Guardrails
I nearly shut down agiledrillsergeant.com at the start of the year. As it was coming up for renewal, I thought, why bother? I haven’t posted a comic in 3 years. I don’t really work as an agile coach anymore. It seemed to belong to a previous phase of my life. But because I can procrastinate past the point of action, the site got renewed and stayed available. What the hell, I thought, maybe there’s some agile coaches still left who can take some enjoyment from it.
Then, like my people I suspect, my work life got steam-rolled by AI around about February/March. I don’t mean by that, that I first heard of AI then, or that I looked at it for the first time. It was the first time, that it seemed that writing code with AI may actually be an economical option. It became clear that enough progress had been made that AI was not going away. That all my experience in software development would be a museum piece in 6 months time. At least that’s what it felt like!

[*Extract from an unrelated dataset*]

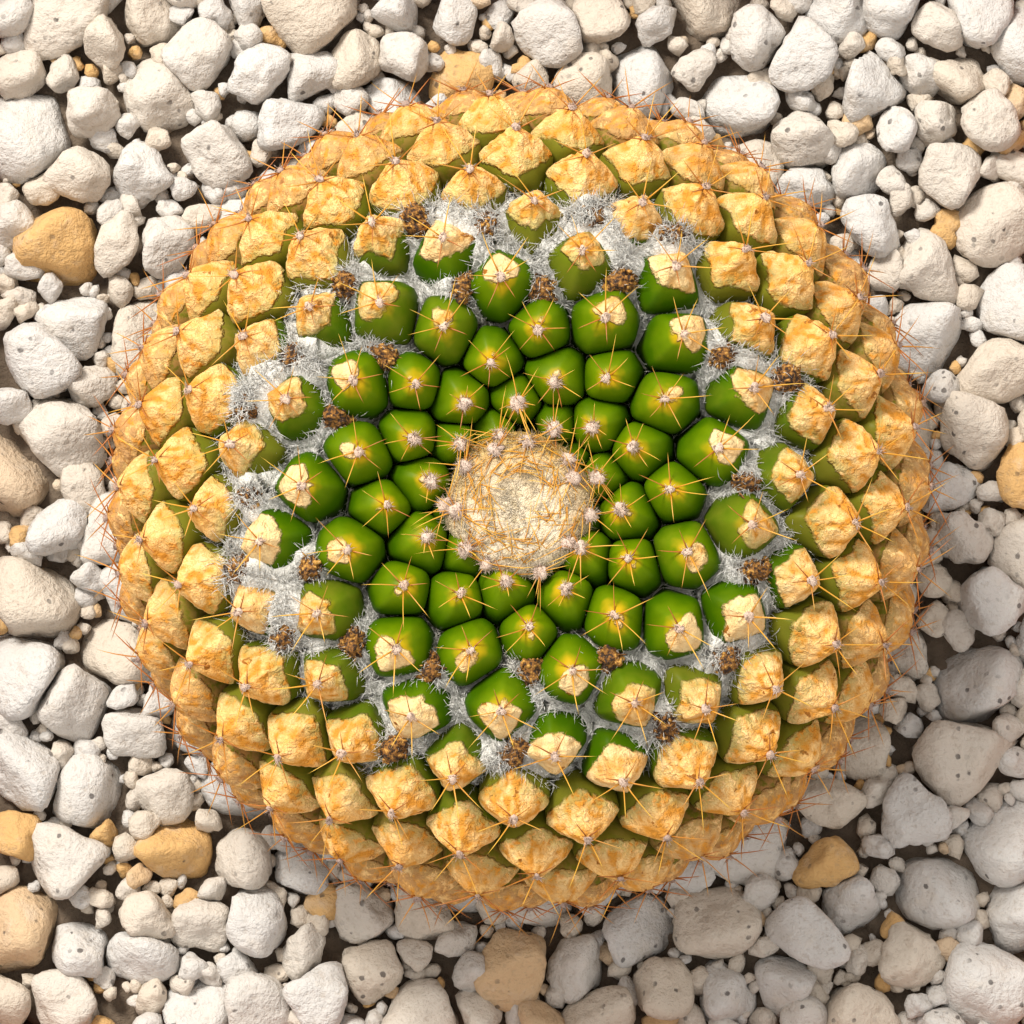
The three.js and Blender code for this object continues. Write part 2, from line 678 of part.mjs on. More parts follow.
// Dried flower remains stand in the wool of the axils of the middle-aged tubercles.
function flowerRemains(cells) {
  const draw = seeded(2024);
  const corners = new Map();
  cells.forEach((cell) => cell.corners.forEach((c) => {
    if (c.age > REMAINS_AGES[0] && c.age < REMAINS_AGES[1]) corners.set(c.id, c);
  }));
  const list = [...corners.values()].sort((a, b) => a.age - b.age);
  const chosen = [];
  for (let tries = 0; tries < 400 && chosen.length < FLOWER_REMAINS; tries += 1) {
    const c = list[Math.floor(draw() * list.length)];
    const here = plantPoint(c.age, c.angle, 0.5);
    if (chosen.every((other) => other.here.distanceTo(here) > REMAINS_APART)) chosen.push({ c, here });
  }
  return chosen.map(({ c }) => {
    const from = plantPoint(c.age, c.angle, -0.1);
    const to = plantPoint(c.age, c.angle, 0.62);
    const ball = new THREE.IcosahedronGeometry(1, 0).deleteAttribute('normal').deleteAttribute('uv');
    const lump = mergeVertices(ball, 1e-4);
    const position = lump.attributes.position;
    const along = to.clone().sub(from);
    const half = along.length() / 2;
    const turn = new THREE.Quaternion();
    turn.setFromUnitVectors(new THREE.Vector3(0, 0, 1), along.clone().normalize());
    for (let i = 0; i < position.count; i += 1) {
      const p = new THREE.Vector3().fromBufferAttribute(position, i).multiplyScalar(0.85 + 0.3 * draw());
      p.set(p.x * REMAINS_HALF[0], p.y * REMAINS_HALF[1], p.z * half).applyQuaternion(turn);
      p.add(from).addScaledVector(along, 0.5);
      position.setXYZ(i, p.x, p.y, p.z);
    }
    return toSolid(lump);
  });
}

// The wool cushion of the growing point fills the dip inside the first tubercles, and young spines push
// through it.
function buildWool(thicket, dip) {
  const faces = new Faces();
  const draw = seeded(31);
  const rings = WOOL_LEVELS.map(([rise, share, lift, kept]) => {
    const corners = dip.filter((_, i) => kept === 1 || i % 2 === 0);
    return corners.map((c) => {
      const p = plantPoint(c.age, c.angle, rise);
      const wide = share * (kept === 1 ? 1 : 0.97 + 0.06 * draw());
      return faces.add(new THREE.Vector3(p.x * wide, p.y * wide, p.z + lift));
    });
  });
  const polar = (v) => Math.atan2(faces.points[v].y, faces.points[v].x);
  rings.slice(1).forEach((ring, k) => faces.stitch(rings[k], ring, polar));
  const floorCentre = plantPoint(0, 0, 0);
  faces.fan(rings[0].slice().reverse(), faces.add(floorCentre.setZ(floorCentre.z + 0.4)));
  const crest = plantPoint(10, 0, 1);
  faces.fan(rings[rings.length - 1], faces.add(new THREE.Vector3(0, 0, crest.z + WOOL_CREST)));
  const skin = faces.index.slice();
  faces.index = [];
  for (let i = 0; i < skin.length; i += 3) {
    const [a, b, c] = skin.slice(i, i + 3);
    const middle = new THREE.Vector3();
    [a, b, c].forEach((v) => middle.add(faces.points[v]));
    middle.divideScalar(3);
    let tip = null;
    if (middle.z > crest.z + 0.6 && draw() < WOOL_SPINE_SHARE) {
      for (let attempt = 0; attempt < 40 && !tip; attempt += 1) {
        const out = new THREE.Vector3(middle.x, middle.y, 0).normalize().multiplyScalar(0.55);
        out.add(new THREE.Vector3(draw() - 0.5, draw() - 0.5, 0).multiplyScalar(1.1));
        const direction = out.setZ(0.75 + 0.5 * draw()).normalize();
        const candidate = middle.clone().addScaledVector(direction, 3.6 + 1.6 * draw());
        if (thicket.clear(middle, candidate, 'wool', [])) tip = candidate;
      }
    }
    if (!tip) {
      faces.triangle(a, b, c);
      continue;
    }
    // A small foot in the middle of the face carries the spine, so that it stays thin.
    const foot = [a, b, c].map((v) => faces.add(faces.points[v].clone().lerp(middle, 0.72)));
    [[a, b], [b, c], [c, a]].forEach(([p, r], k) => {
      faces.triangle(p, r, foot[k]);
      faces.triangle(r, foot[(k + 1) % 3], foot[k]);
    });
    const point = faces.add(tip);
    foot.forEach((v, k) => faces.triangle(v, foot[(k + 1) % 3], point));
    thicket.spines.push({ base: middle, tip, owner: 'wool' });
  }
  return faces.geometry();
}

// Assembly.
function piece(name, geometry, colour, roughness) {
  const material = new THREE.MeshStandardMaterial({ color: colour, roughness, metalness: 0 });
  const mesh = new THREE.Mesh(geometry, material);
  mesh.name = name;
  return mesh;
}

const thicket = new Thicket();
const { cells, dip, stem } = buildStem(thicket);
const wholeStem = flowerRemains(cells).reduce((all, lump) => all.add(lump), stem);

const plant = new THREE.Group();
plant.add(piece('stem', toGeometry(wholeStem), 0x7f8a2c, 0.55));
plant.add(piece('crown_wool', buildWool(thicket, dip), 0xf0e9d8, 0.95));

const pot = new THREE.Group();
pot.add(piece('pot', buildPot(), 0xb5653f, 0.85));
pot.add(piece('potting_mix', buildMix(), 0x4a3626, 0.95));
pot.add(piece('pumice_gravel', buildGravel(), 0xd9d3c6, 0.9));

const pottedCactus = new THREE.Group();
pottedCactus.add(pot, plant);

export default pottedCactus;
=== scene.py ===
"""Dresses a potted Mammillaria marksiana: stem, spines, wool, pumice top dressing and clay pot.

Sizes in the classes are millimetres, with Z up and the front at -Y, and each mesh is scaled to metres once.
The stem grows by the same rule as its solid: tubercle after tubercle, one divergence angle apart.
"""

import logging
import math
from collections.abc import Callable, Iterable, Sequence
from dataclasses import dataclass, field
from enum import Enum
from functools import partial
from random import Random

import bmesh
import bpy
import numpy as np
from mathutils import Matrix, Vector, noise
from mathutils.bvhtree import BVHTree

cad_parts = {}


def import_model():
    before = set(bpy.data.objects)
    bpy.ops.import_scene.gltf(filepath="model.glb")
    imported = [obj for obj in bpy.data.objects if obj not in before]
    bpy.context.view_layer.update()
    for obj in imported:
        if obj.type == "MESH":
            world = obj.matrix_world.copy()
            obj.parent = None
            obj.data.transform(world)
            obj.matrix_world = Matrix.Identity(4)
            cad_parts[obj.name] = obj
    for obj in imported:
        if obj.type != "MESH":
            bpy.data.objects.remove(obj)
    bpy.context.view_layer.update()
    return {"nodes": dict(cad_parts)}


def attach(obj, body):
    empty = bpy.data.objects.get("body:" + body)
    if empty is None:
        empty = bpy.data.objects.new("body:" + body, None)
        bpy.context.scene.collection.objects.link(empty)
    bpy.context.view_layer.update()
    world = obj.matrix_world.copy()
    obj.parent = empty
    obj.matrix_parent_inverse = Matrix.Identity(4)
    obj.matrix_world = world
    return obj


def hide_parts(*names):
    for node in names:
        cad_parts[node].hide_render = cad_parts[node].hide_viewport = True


MM = 0.001
BODY = "root"
FULL_TURN = 2 * math.pi
QUARTER_TURN = math.pi / 2
STRAIGHT_UP = np.array((0.0, 0.0, 1.0))
NO_LENGTH = 1e-9

log = logging.getLogger("cactus")

Colour = tuple[float, float, float]
Socket = bpy.types.NodeSocket
Mesh = bpy.types.Mesh
BMesh = bmesh.types.BMesh
Piece = bpy.types.Object
Material = bpy.types.Material
Array = np.ndarray
Values = np.ndarray | float
Span = tuple[float, float]
Skin = tuple[Array, dict[str, Array]]
Stone = tuple[Array, float, float]
Ring = tuple[float, float, float, float]


class Slot(Enum):
    """Material slot names, which no piece in this script is given."""

    TERRACOTTA = "terracotta"
    PUMICE = "pumice"
    STEM = "stem"
    WOOL = "wool"


class Texture(Enum):
    """Texture nodes that a finish is mixed from."""

    NOISE = "ShaderNodeTexNoise"
    CELLS = "ShaderNodeTexVoronoi"


class Sum(Enum):
    """What a node does with two values."""

    ADD = "ADD"
    SUBTRACT = "SUBTRACT"
    MULTIPLY = "MULTIPLY"
    ABSOLUTE = "ABSOLUTE"
    MAXIMUM = "MAXIMUM"


class Seeded:
    """Repeatable draws between 0 and 1, the same that place the stones of the solid gravel bed."""

    WORD = 0xFFFFFFFF
    STEP = 0x6D2B79F5

    def __init__(self, seed: int) -> None:
        """Starts the row of draws at a seed."""
        self.state = seed & self.WORD

    def __call__(self) -> float:
        """Draws once more.

        Returns:
            The draw.
        """
        self.state = (self.state + self.STEP) & self.WORD
        value = ((self.state ^ (self.state >> 15)) * (1 | self.state)) & self.WORD
        value = ((value + (((value ^ (value >> 7)) * (61 | value)) & self.WORD)) & self.WORD) ^ value
        return (value ^ (value >> 14)) / (self.WORD + 1)


def smoothstep(value: Values, low: float, high: float) -> Values:
    """Rises smoothly from 0 at low to 1 at high."""
    share = np.clip((np.asarray(value, float) - low) / (high - low), 0, 1)
    return share * share * (3 - 2 * share)


def lumps(points: Array, size: float, seed: float = 0.0) -> Array:
    """Smooth noise at points, from about -1 to 1, with lumps about size millimetres wide."""
    places = (points.reshape(-1, 3) / size + seed).tolist()
    return np.array([noise.noise(place) for place in places]).reshape(points.shape[:-1])


def flat_plates(points: Array, size: float, steepness: float = 1.4) -> Array:
    """Crumpled relief: flat plates with creases between.

    Args:
        points: Places, with x, y, z last.
        size: Width of one plate.
        steepness: How steeply a plate rises from its crease.

    Returns:
        Heights from 0 in a crease to 1 on a plate.
    """
    gaps = []
    for place in (points.reshape(-1, 3) / size).tolist():
        nearest, second = noise.voronoi(place)[0][:2]
        gaps.append(second - nearest)
    return np.minimum(1.0, np.array(gaps) * steepness).reshape(points.shape[:-1])


def unit(vectors: Array) -> Array:
    """Scales each vector to length 1."""
    return vectors / np.maximum(np.linalg.norm(vectors, axis=-1, keepdims=True), NO_LENGTH)


def heading(turn: float) -> Array:
    """The level direction at a turn, anticlockwise from +X."""
    return np.array((math.cos(turn), math.sin(turn), 0.0))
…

I think the picture has become more nuanced since then.
I can see how you could create enough guardrails for AI to write usable code. However, that’s the short-term picture. These guardrails need to be maintained – and my theory is that to be cable to maintain the guardrails, you’ll still need to be able to program. You’ll have to still get your fingers dirty. I can imagine that certain issues around performance or architecture will not be solved optimally by an LLM trained on the median of GitHub. The devil is in the details.
I know there will be talk about feedback from the guardrails, self-correcting AI, production ready enterprise grade code. I just don’t buy it. It’s utopian – and no utopia has ever come to pass. AI will change how we develop software – just not the way the extremists imagine!